§ **SET PROBLEM**:
Reproduce the listing that follows with no differences at all.

§ **DATA SEGMENT**:
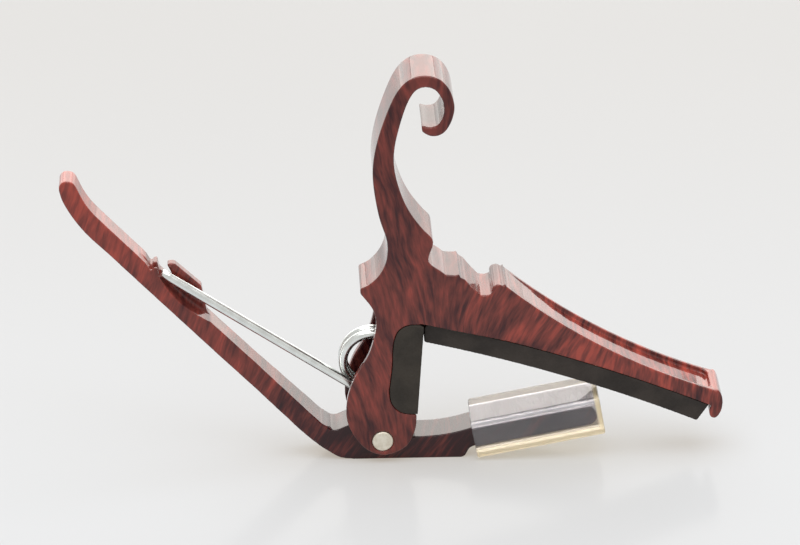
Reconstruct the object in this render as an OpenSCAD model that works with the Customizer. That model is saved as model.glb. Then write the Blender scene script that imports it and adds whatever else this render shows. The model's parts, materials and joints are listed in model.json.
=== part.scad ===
// Trigger capo for a guitar: a spring clamp with a jaw frame, a thumb lever and a torsion spring.
// Outlines are drawn in the X-Z plane around the pivot axis and extruded along Y.
// place() then moves every piece so that the origin is the middle of the space it stands on.

/* [Jaw frame] */
// Width of the casting at the cheeks and the palm handle
frame_w = 12.7; // [12:0.1:14]
// Width of the bar that holds the string pad
bar_w = 10.7; // [10:0.1:11.4]
// Thickness of each cheek beside the lever
cheek_t = 2.0; // [1.8:0.1:2.2]
// Thickness of the web behind the side pad
web_t = 1.3; // [1:0.1:1.4]
// Depth of the channel along the top of the bar
recess_d = 1.05; // [0.6:0.05:1.5]
// Wall left on each side of that channel
rim_t = 1.2; // [0.9:0.1:1.6]

/* [Clamp lever] */
// Width of the lever at the pivot and along its padded arm
hub_w = 8.2; // [7.8:0.1:8.4]
// Width of the thumb handle
thumb_w = 6.2; // [5.6:0.1:7]
// Thickness of the padded arm
arm_t = 4.2; // [3.6:0.1:4.6]
// Length of the padded arm inside its sleeve
arm_l = 26.4; // [22:0.2:27]
// Rise of the padded arm above level, in degrees
arm_rise = 11; // [9:0.5:11.5]

/* [Pivot] */
// Diameter of the rivet
pin_d = 4.5; // [4:0.1:4.8]
// Radial clearance of the lever on the rivet
pin_play = 0.05; // [0.02:0.01:0.1]

/* [Spring] */
// Diameter of the spring wire
wire_d = 1.95; // [1.8:0.05:1.95]
// Mean radius of the coil
coil_r = 6.4; // [6.2:0.1:6.4]
// Pitch of the coil along the pivot direction
coil_pitch = 2.3; // [2.3:0.05:2.5]
// Length of the long leg
leg_l = 48.4; // [46:0.2:48.4]

/* [Pads] */
// Thickness of the string pad
pad_t = 4.3; // [3.6:0.1:4.6]
// Radius of the arched face that meets the strings
pad_r = 338; // [330:1:350]
// Thickness of the side pad on the neck face
boot_t = 0.8; // [0.6:0.1:1]
// Thickness of the side pad's flaps
flap_t = 0.9; // [0.6:0.1:1.1]
// Wall of the clear sleeve
sleeve_t = 1.8; // [1.4:0.1:1.9]

/* [Hidden] */
// How far the pivot axis stands behind the middle of the footprint, and above the surface
PIVOT_X = -2.65;
PIVOT_Z = 5.1;
BIG = 200;
cheek_in = frame_w / 2 - cheek_t;

// Where the casting narrows from the cheeks' width to the bar's
NECK_DOWN = [14.8, 26];

// Neck side of the frame: the web's outer face leans a little away from the pivot
WEB_LOW = [6.55, 6.2];
WEB_HIGH = [7.8, 27];

// Bar: its top is an arc seen from above it, its underside an arc centred far below
TOP_C = [112.4, 137.7];
TOP_R = 134.6;
PAD_C = [-70, -306.3];
function bar_top(x) = TOP_C[1] - sqrt(TOP_R * TOP_R - pow(x - TOP_C[0], 2));
function arch(x, r) = PAD_C[1] + sqrt(r * r - pow(x - PAD_C[0], 2));
BAR_START = 25.7;
BAR_END = 69.6;
PAD_START = 8.7;
PAD_CORNER = 1.2;

// Padded arm: a straight bar that rises from the lever's heel
ARM_0 = [19.2, -0.35];
ARM_DIR = [cos(arm_rise), sin(arm_rise)];
ARM_UP = [-sin(arm_rise), cos(arm_rise)];
SLEEVE_H = 8.6;
SLEEVE_W = 12.0;
SLEEVE_L = 27.4;
SLEEVE_PLAY = 0.05;

// Spring: centre of the coil, the slope of its long leg and where that leg leaves the coil
COIL_C = [-1.7, 16.1];
LEG_RISE = 33.5;
COIL_Y = 3.15;
COIL_TURNS = 2 + (90 + LEG_RISE) / 360;
SPLIT_TURN = 2;
SPLIT_GAP = 0.005;
TIP_Y = -1.2;
FIXED_TOP = 27.4;
WIRE_SIDES = 12;
TURN_STEP = 12;

// Spring seat on the thumb handle
SEAT = [-41.4, 32.6];
SEAT_SLOPE = -47;
SEAT_R = 24;
SEAT_DEPTH = 1.15;
SEAT_ENDS = [-46.1, -30];
FIN_IN = 0.7;
RUN_OUT_PLAY = 0.1;

// Where the lever narrows from its hub's width to the thumb handle's
HANDLE_FROM = [-27, -12];

// Glue line between the bar and the string pad, and the tongue that keeps the pad in line
GLUE = 0.03;
TONGUE_W = 3;
TONGUE_H = 1;
TONGUE_ENDS = [14, 56];
TONGUE_PLAY = 0.1;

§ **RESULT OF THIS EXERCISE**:
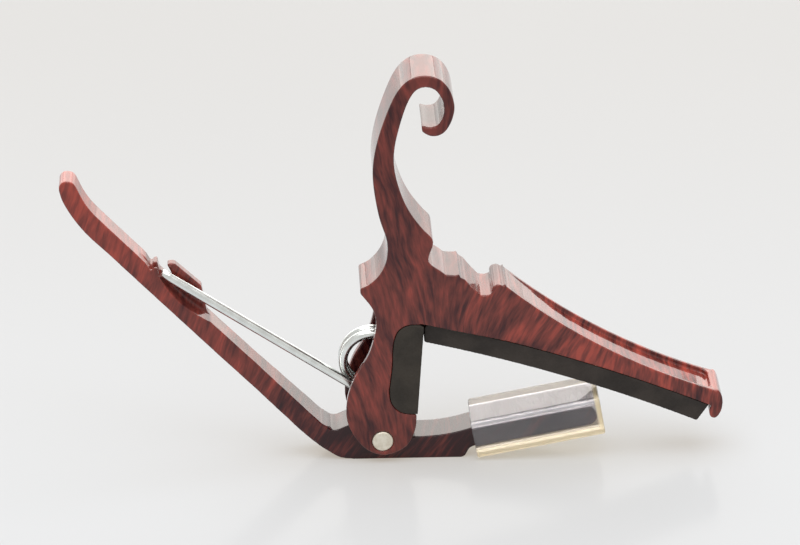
Reconstruct the object in this render as an OpenSCAD model that works with the Customizer. That model is saved as model.glb. Then write the Blender scene script that imports it and adds whatever else this render shows. The model's parts, materials and joints are listed in model.json.
=== part.scad ===
// Trigger capo for a guitar: a spring clamp with a jaw frame, a thumb lever and a torsion spring.
// Outlines are drawn in the X-Z plane around the pivot axis and extruded along Y.
// place() then moves every piece so that the origin is the middle of the space it stands on.

/* [Jaw frame] */
// Width of the casting at the cheeks and the palm handle
frame_w = 12.7; // [12:0.1:14]
// Width of the bar that holds the string pad
bar_w = 10.7; // [10:0.1:11.4]
// Thickness of each cheek beside the lever
cheek_t = 2.0; // [1.8:0.1:2.2]
// Thickness of the web behind the side pad
web_t = 1.3; // [1:0.1:1.4]
// Depth of the channel along the top of the bar
recess_d = 1.05; // [0.6:0.05:1.5]
// Wall left on each side of that channel
rim_t = 1.2; // [0.9:0.1:1.6]

/* [Clamp lever] */
// Width of the lever at the pivot and along its padded arm
hub_w = 8.2; // [7.8:0.1:8.4]
// Width of the thumb handle
thumb_w = 6.2; // [5.6:0.1:7]
// Thickness of the padded arm
arm_t = 4.2; // [3.6:0.1:4.6]
// Length of the padded arm inside its sleeve
arm_l = 26.4; // [22:0.2:27]
// Rise of the padded arm above level, in degrees
arm_rise = 11; // [9:0.5:11.5]

/* [Pivot] */
// Diameter of the rivet
pin_d = 4.5; // [4:0.1:4.8]
// Radial clearance of the lever on the rivet
pin_play = 0.05; // [0.02:0.01:0.1]

/* [Spring] */
// Diameter of the spring wire
wire_d = 1.95; // [1.8:0.05:1.95]
// Mean radius of the coil
coil_r = 6.4; // [6.2:0.1:6.4]
// Pitch of the coil along the pivot direction
coil_pitch = 2.3; // [2.3:0.05:2.5]
// Length of the long leg
leg_l = 48.4; // [46:0.2:48.4]

/* [Pads] */
// Thickness of the string pad
pad_t = 4.3; // [3.6:0.1:4.6]
// Radius of the arched face that meets the strings
pad_r = 338; // [330:1:350]
// Thickness of the side pad on the neck face
boot_t = 0.8; // [0.6:0.1:1]
// Thickness of the side pad's flaps
flap_t = 0.9; // [0.6:0.1:1.1]
// Wall of the clear sleeve
sleeve_t = 1.8; // [1.4:0.1:1.9]

/* [Hidden] */
// How far the pivot axis stands behind the middle of the footprint, and above the surface
PIVOT_X = -2.65;
PIVOT_Z = 5.1;
BIG = 200;
cheek_in = frame_w / 2 - cheek_t;

// Where the casting narrows from the cheeks' width to the bar's
NECK_DOWN = [14.8, 26];

// Neck side of the frame: the web's outer face leans a little away from the pivot
WEB_LOW = [6.55, 6.2];
WEB_HIGH = [7.8, 27];

// Bar: its top is an arc seen from above it, its underside an arc centred far below
TOP_C = [112.4, 137.7];
TOP_R = 134.6;
PAD_C = [-70, -306.3];
function bar_top(x) = TOP_C[1] - sqrt(TOP_R * TOP_R - pow(x - TOP_C[0], 2));
function arch(x, r) = PAD_C[1] + sqrt(r * r - pow(x - PAD_C[0], 2));
BAR_START = 25.7;
BAR_END = 69.6;
PAD_START = 8.7;
PAD_CORNER = 1.2;

// Padded arm: a straight bar that rises from the lever's heel
ARM_0 = [19.2, -0.35];
ARM_DIR = [cos(arm_rise), sin(arm_rise)];
ARM_UP = [-sin(arm_rise), cos(arm_rise)];
SLEEVE_H = 8.6;
SLEEVE_W = 12.0;
SLEEVE_L = 27.4;
SLEEVE_PLAY = 0.05;

// Spring: centre of the coil, the slope of its long leg and where that leg leaves the coil
COIL_C = [-1.7, 16.1];
LEG_RISE = 33.5;
COIL_Y = 3.15;
COIL_TURNS = 2 + (90 + LEG_RISE) / 360;
SPLIT_TURN = 2;
SPLIT_GAP = 0.005;
TIP_Y = -1.2;
FIXED_TOP = 27.4;
WIRE_SIDES = 12;
TURN_STEP = 12;

// Spring seat on the thumb handle
SEAT = [-41.4, 32.6];
SEAT_SLOPE = -47;
SEAT_R = 24;
SEAT_DEPTH = 1.15;
SEAT_ENDS = [-46.1, -30];
FIN_IN = 0.7;
RUN_OUT_PLAY = 0.1;

// Where the lever narrows from its hub's width to the thumb handle's
HANDLE_FROM = [-27, -12];

// Glue line between the bar and the string pad, and the tongue that keeps the pad in line
GLUE = 0.03;
TONGUE_W = 3;
TONGUE_H = 1;
TONGUE_ENDS = [14, 56];
TONGUE_PLAY = 0.1;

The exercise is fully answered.